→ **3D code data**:
* * * * * * * * *
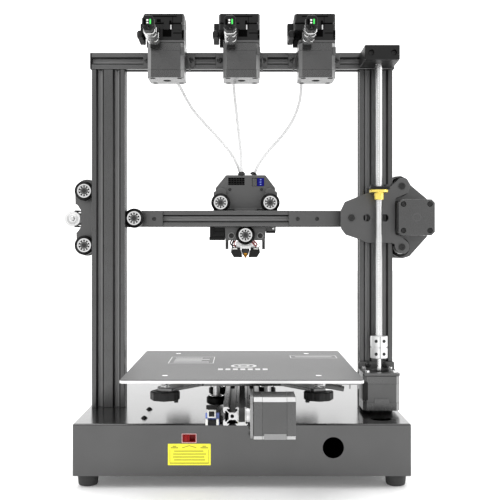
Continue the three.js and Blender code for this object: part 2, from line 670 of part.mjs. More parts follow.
const yAxis = group(printer);
add(yAxis, "y_rail", anodised, yRail());
add(yAxis, "y_motor", motorBlack,
  motor("x", [Y_MOTOR.y, Y_MOTOR.z], Y_MOTOR.x, Y_MOTOR.x + MOTOR.side, "low"));
add(yAxis, "y_pulley", steel, pulley("x", [Y_MOTOR.y, Y_MOTOR.z], 0.2, 11.2, Y_MOTOR.x + 3.5));
add(yAxis, "bed_carriage", plateSteel, bedCarriage());
add(yAxis, "build_plate", platform, buildPlate());
BED_WHEELS.forEach((at, i) => add(yAxis, `bed_wheel_${i + 1}`, rubber, wheel("z", at, RAIL.z)));
LEVEL_KNOBS.forEach((at, i) => add(yAxis, `level_knob_${i + 1}`, blackPlastic, levelKnob(at)));

const gantry = group(printer);
add(gantry, "x_beam", anodised, beam());
add(gantry, "left_plate", plateSteel, leftPlate());
add(gantry, "right_front_plate", plateSteel, rightFrontPlate());
add(gantry, "right_rear_plate", plateSteel, rightRearPlate());
add(gantry, "lead_nut", brass, leadNut());
const xShaft = [X_PULLEY_X, GANTRY_Z];
add(gantry, "x_motor", motorBlack, motor("y", xShaft, -96, LEFT_PLATE.rear - GAP, "high"));
add(gantry, "x_pulley", steel,
  pulley("y", xShaft, BEAM.y, LEFT_PLATE.front + 0.5, LEFT_PLATE.rear - 3));
add(gantry, "x_belt", rubber, xBelt());
add(gantry, "x_idler", steel, xIdler());
GANTRY_WHEELS.forEach((at, i) => add(gantry, `gantry_wheel_${i + 1}`, rubber, wheel("y", at, UPRIGHT.y)));

const carriage = group(gantry);
add(carriage, "carriage_plate", plateSteel, carriagePlate());
add(carriage, "hotend_cover", blackPlastic, hotendCover());
add(carriage, "hot_end", brass, hotEnd());
CARRIAGE_WHEELS.forEach(([x, z], i) =>
  add(carriage, `carriage_wheel_${i + 1}`, rubber, wheel("y", [CARRIAGE_X + x, GANTRY_Z + z], BEAM.y)),
);

const feeders = group(printer);
FEEDER_X.forEach((x, i) => {
  const n = i + 1;
  const bottom = FEEDER.motorTop - MOTOR.length;
  add(feeders, `feeder_motor_${n}`, motorBlack, motor("z", [x, FEEDER.y], bottom, FEEDER.motorTop, "high"));
  add(feeders, `feeder_body_${n}`, blackPlastic, feederBody(x));
  add(feeders, `feeder_lever_${n}`, blackPlastic, feederLever(x));
  add(feeders, `bowden_tube_${n}`, tubeWhite, bowdenTube(TUBE_ROUTES[i]));
});

export default printer;
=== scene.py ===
"""A desktop printer with three feeders and one mixing hot end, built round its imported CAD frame."""

import math

import bmesh
import bpy
from mathutils import Matrix, Vector
from mathutils.geometry import tessellate_polygon


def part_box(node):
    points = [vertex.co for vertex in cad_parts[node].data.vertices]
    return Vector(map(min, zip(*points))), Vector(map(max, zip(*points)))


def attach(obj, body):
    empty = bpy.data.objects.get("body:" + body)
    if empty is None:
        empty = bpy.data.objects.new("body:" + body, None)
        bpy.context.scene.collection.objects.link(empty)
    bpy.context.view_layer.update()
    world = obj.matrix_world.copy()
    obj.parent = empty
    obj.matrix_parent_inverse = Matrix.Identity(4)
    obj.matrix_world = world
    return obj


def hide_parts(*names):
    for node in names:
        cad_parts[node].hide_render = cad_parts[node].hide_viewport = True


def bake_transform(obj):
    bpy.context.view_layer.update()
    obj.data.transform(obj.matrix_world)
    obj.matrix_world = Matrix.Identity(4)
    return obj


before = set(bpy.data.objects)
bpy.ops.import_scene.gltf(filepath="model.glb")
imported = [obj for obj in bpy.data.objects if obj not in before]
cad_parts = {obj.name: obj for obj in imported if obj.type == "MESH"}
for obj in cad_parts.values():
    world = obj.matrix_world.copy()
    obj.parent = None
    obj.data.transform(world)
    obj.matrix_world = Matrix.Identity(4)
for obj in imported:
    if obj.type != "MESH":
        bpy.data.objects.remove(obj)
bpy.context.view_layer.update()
scene = bpy.context.scene
MM = 0.001


# ---- the frame's own places, in millimetres -----------------------------------------------
class Span:
    """The box of a CAD node."""

    def __init__(self, node):
        low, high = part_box(node)
        self.x0, self.y0, self.z0 = (v / MM for v in low)
        self.x1, self.y1, self.z1 = (v / MM for v in high)
        self.x, self.y, self.z = (self.x0 + self.x1) / 2, (self.y0 + self.y1) / 2, (self.z0 + self.z1) / 2


# ---- camera -------------------------------------------------------------------------------
EYE = (0.0032, -1.130, 0.2662)
camera = bpy.data.objects.new("camera", bpy.data.cameras.new("camera"))
scene.collection.objects.link(camera)
camera.location = EYE
camera.rotation_euler = (math.pi / 2, 0, 0)
camera.data.lens = 63.65
camera.data.sensor_width = 36
camera.data.shift_x = 0.0104
camera.data.shift_y = -0.0102
camera.data.clip_start = 0.05
scene.camera = camera


# ---- materials ----------------------------------------------------------------------------
NOISE_LOW, NOISE_HIGH = 0.3, 0.7  # the part of a noise's range that is used
MOTTLE_SCALE, SCUFF_SCALE = 24, 160  # broad patches and scuffs, per metre
RELIEF_DEPTH = 0.0004


def srgb(*levels):
    """Levels from 0 to 255 as a linear colour; one level is a grey."""
    levels = levels * 3 if len(levels) == 1 else levels
    line = [v / 255 for v in levels]
    return [v / 12.92 if v < 0.04045 else ((v + 0.055) / 1.055) ** 2.4 for v in line] + [1.0]


def node_in(nodes, kind, **values):
    """A shader node with its inputs set; an underscore in an input's name stands for a space."""
    made = nodes.new("ShaderNode" + kind)
    for name, value in values.items():
        made.inputs[name.replace("_", " ")].default_value = value
    return made


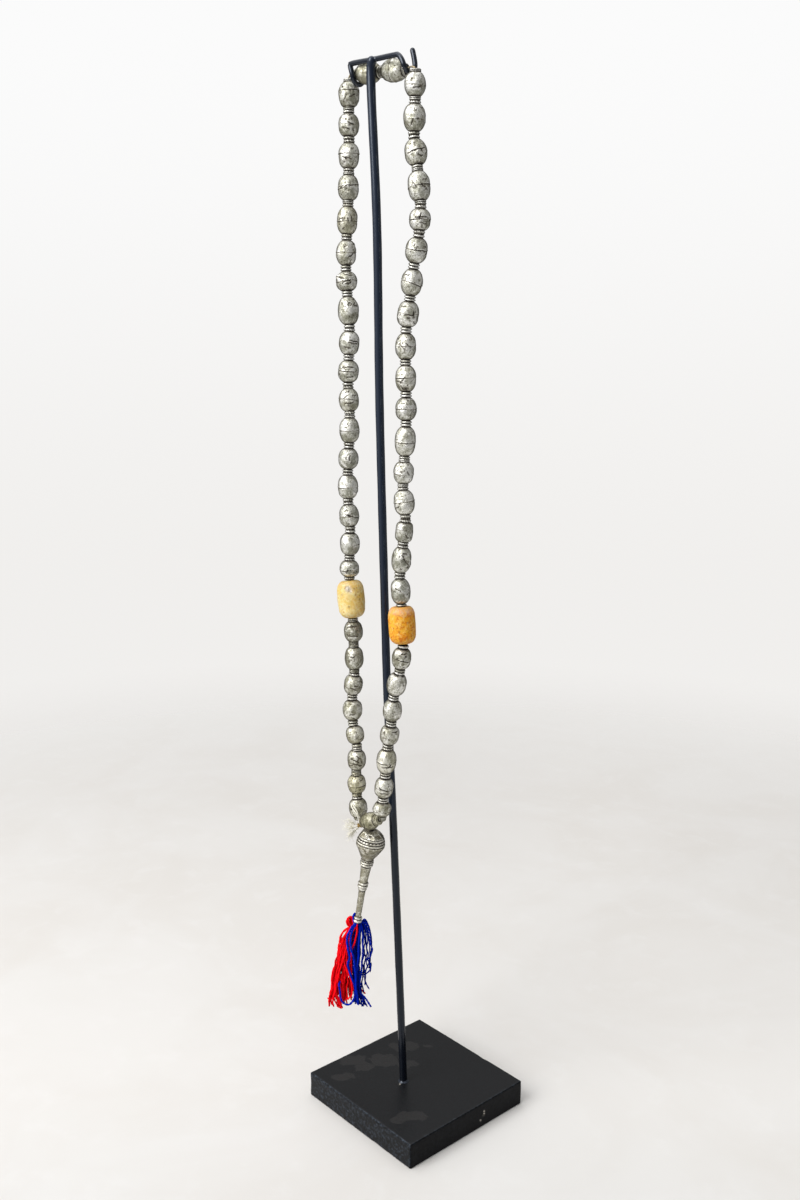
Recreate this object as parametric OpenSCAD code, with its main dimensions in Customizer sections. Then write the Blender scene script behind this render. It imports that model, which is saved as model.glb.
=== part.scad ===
// A string of hollow silver prayer beads with a head bead, stem and tassel,
// hung over the two hooks of a plain black display stand.
// Millimetres, +Z up. The origin is the middle of the base block's underside.

/* [Stand] */
// Side of the square base block
base_w = 120; // [116:1:160]
// Height of the base block
base_h = 20; // [14:1:32]
// Width of the worn bevel on the base block's edges
base_bevel = 1.2; // [0.4:0.1:2.4]
// Diameter of the upright rod
rod_d = 6; // [5:0.25:6.5]
// Diameter of the hanger wire
wire_d = 3.5; // [3:0.25:3.75]

/* [Silver beads] */
// Diameter of the collars at a bead's ends
collar_d = 7.7; // [6.6:0.1:7.9]
// Height of one collar
collar_h = 1.8; // [1.2:0.1:2.2]
// How full a bead's sides are, 2 for an ellipse and more for a fuller one
fullness = 2.5; // [2:0.1:3.2]
// Wall of a hollow bead
bead_wall = 0.5; // [0.4:0.05:0.8]
// Bore that the thread runs through
bore_d = 2; // [1.6:0.1:2.4]
// Gap that neighbouring pieces keep
gap = 0.3; // [0.15:0.05:0.5]

/* [Thread] */
// Diameter of the stringing thread
thread_d = 1.2; // [0.8:0.1:1.4]
// Diameter of the knot beside the head bead
knot_d = 3.6; // [3:0.1:4]

/* [Pendant] */
// Diameter of the head bead over its bands
head_d = 22.2; // [20:0.2:23]
// Length of the head bead
head_l = 24.8; // [24:0.2:25.4]
// Lean of the head bead, degrees to the left
head_lean = 12; // [9:0.5:13]
// Scale of the stem's diameters
stem_scale = 1; // [0.9:0.02:1.04]
// Lean of the stem, degrees to the left
stem_lean = 11.5; // [10:0.1:12.5]
// Length of the tassel
tassel_l = 73; // [60:1:78]
// Diameter of the tassel near its ends
tassel_d = 31; // [24:1:32]
// Lean of the tassel, degrees to the left
tassel_lean = 6.5; // [4:0.5:9]

/* [Hidden] */
// One row for each silver bead down the left side, above its barrel bead:
// length along the thread, diameter, x of the point where its lower end meets the next
LEFT_ROWS = [
  [20.5, 14.4, -39.5], [19, 14.4, -39], [21, 14.3, -39], [21, 14.5, -39.5],
  [22.5, 14.3, -40.5], [21, 14.1, -41], [17.5, 14.8, -39.5], [23.5, 14.8, -37],
  [20.5, 14.5, -37.5], [19.5, 14.6, -38], [20.5, 14.2, -36], [22, 14.4, -36.5],
  [19, 14.4, -37.5], [21.5, 14.4, -37], [20.5, 14.3, -34.5], [20.5, 14.4, -35],
  [16.5, 14.4, -35]];
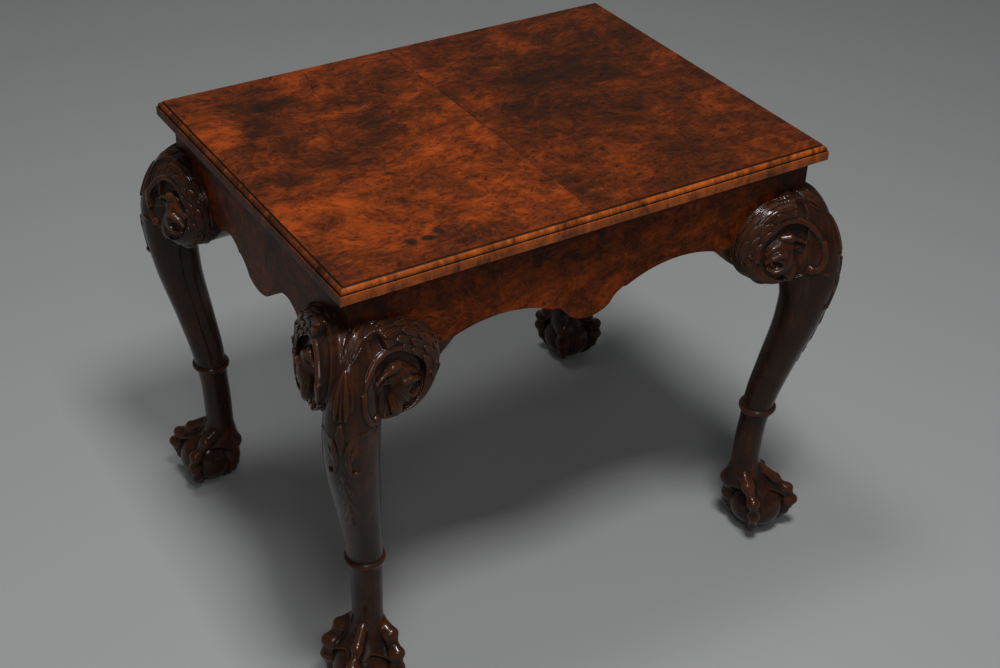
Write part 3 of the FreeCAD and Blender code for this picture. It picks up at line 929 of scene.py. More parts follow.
@dataclass
class Screws:
    """Slotted countersunk screws, in millimetres."""

    shank: float = 4.0
    head: float = 8.0
    head_height: float = 2.4
    slot: float = 1.2
    sides: int = 28
    seed: int = 11

    def jig(self, finish: bpy.types.Material) -> Jig:
        """Tree that puts a screw on every point, along its "aim", with its slot turned anyhow.

        Args:
            finish: Material of the steel.

        Returns:
            The tree.
        """
        inputs = {"Length": "Float", "Head": "Float", "Shank": "Float", "Seed": "Int"}
        jig = Jig("screw_set", inputs)
        length, head, shank = (jig.given(name) for name in ("Length", "Head", "Shank"))
        inputs = {
            "Vertices": self.sides,
            "Radius Bottom": head * 0.5,
            "Radius Top": shank * 0.5,
            "Depth": self.head_height * MM,
        }
        cone = jig.node("GeometryNodeMeshCone", None, inputs)
        inputs = {"Vertices": self.sides, "Radius": shank * 0.5, "Depth": length}
        rod = jig.node("GeometryNodeMeshCylinder", None, inputs)
        inputs = {"Geometry": rod, "Translation": jig.point(z=length * 0.5)}
        rod = jig.node("GeometryNodeTransform", None, inputs)
        cut_size = jig.point(head * 2.0, self.slot * MM, self.head_height * MM)
        cut = jig.node("GeometryNodeMeshCube", None, {"Size": cut_size})
        settings = {"operation": "UNION", "solver": "EXACT"}
        body = jig.node("GeometryNodeMeshBoolean", settings, {"Mesh 2": cone})
        jig.feed(body.socket.node.inputs["Mesh 2"], rod)
        settings = {"operation": "DIFFERENCE", "solver": "EXACT"}
        screw = jig.node("GeometryNodeMeshBoolean", settings, {"Mesh 1": body, "Mesh 2": cut})
        aim = jig.node("GeometryNodeInputNamedAttribute", {"data_type": "FLOAT_VECTOR"}, {"Name": "aim"})
        lie = jig.node("FunctionNodeAlignRotationToVector", {"axis": "Z"}, {"Vector": aim})
        swing = jig.node("FunctionNodeRandomValue", {"data_type": "FLOAT"}, {"Seed": jig.given("Seed")}, 1)
        inputs = {"Axis": (0, 0, 1), "Angle": swing * math.pi}
        spin = jig.node("FunctionNodeAxisAngleToRotation", None, inputs)
        turned = jig.node("FunctionNodeRotateRotation", {"rotation_space": "LOCAL"}, {0: lie, 1: spin})
        inputs = {"Points": jig.given("Start"), "Instance": screw, "Rotation": turned}
        jig.deliver(jig.node("GeometryNodeInstanceOnPoints", None, inputs), finish)
        return jig

    def build(self, finish: bpy.types.Material) -> None:
        """Drive the screws where the frame has them.

        Args:
            finish: Material of the steel.
        """
        jig = self.jig(finish)
        for node in ("top_screws", "corner_screws"):
            heads, aims, length = self._seats(node)
            start = scatter(node, heads)
            start.attributes.new("aim", "FLOAT_VECTOR", "POINT")
            start.attributes["aim"].data.foreach_set("vector", np.ravel(aims))
            sizes = {"Head": self.head * MM, "Shank": self.shank * MM, "Length": length, "Seed": self.seed}
            place(jig.run(f"slotted_{node}", start, sizes), "steel", node)

    def _seats(self, node: str) -> tuple[list[Vector], list[Vector], float]:
        """Read a CAD node's screws.

        Args:
            node: Name of the node.

        Returns:
            The heads' middles, the directions from head to point, and the length.
        """
        solid = bmesh.new()
        solid.from_mesh(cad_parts[node].data)
        bmesh.ops.remove_doubles(solid, verts=solid.verts, dist=1e-6)
        heads, aims, length = [], [], 0.0
        waiting = set(solid.verts)
        while waiting:
            spots = [vertex.co for vertex in self._linked(waiting)]
            low, high = (Vector(map(pick, zip(*spots))) for pick in (min, max))
            size, middle = high - low, (low + high) / 2
            along = max(range(3), key=lambda axis: size[axis])
            aim = Vector([math.copysign(axis == along, middle[axis]) for axis in range(3)])
            length = size[along]
            heads.append(middle - aim * length / 2)
            aims.append(aim)
        solid.free()
        return heads, aims, length

    def _linked(self, waiting: set) -> list:
        """Take one whole screw's vertices out of those that wait.

        Args:
            waiting: Vertices that no screw has taken yet.

        Returns:
            The vertices of one screw.
        """
        found = [waiting.pop()]
        for vertex in found:
            for edge in vertex.link_edges:
                other = edge.other_vert(vertex)
                if other in waiting:
                    waiting.remove(other)
                    found.append(other)
        return found


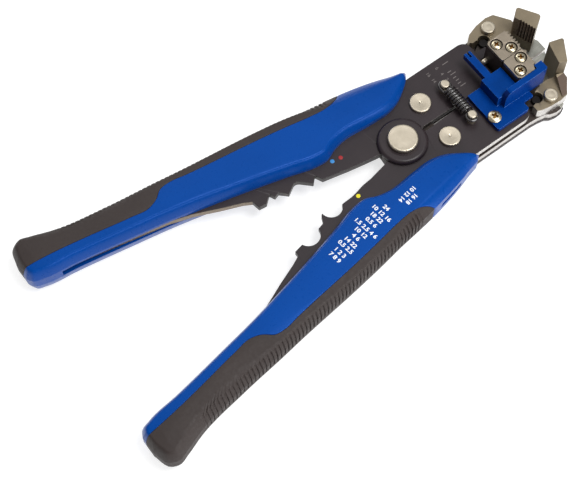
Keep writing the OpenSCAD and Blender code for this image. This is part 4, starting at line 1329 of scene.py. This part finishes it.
* * * * * * * * *
→ **WRITTEN TASK**:
From the entries above, copy every line that holds the word "vertex".

→ **RESULT OF THE EXERCISE**:
    points = [vertex.co for vertex in cad_parts[node].data.vertices]
            spots = [vertex.co for vertex in self._linked(waiting)]
        for vertex in found:
            for edge in vertex.link_edges:
                other = edge.other_vert(vertex)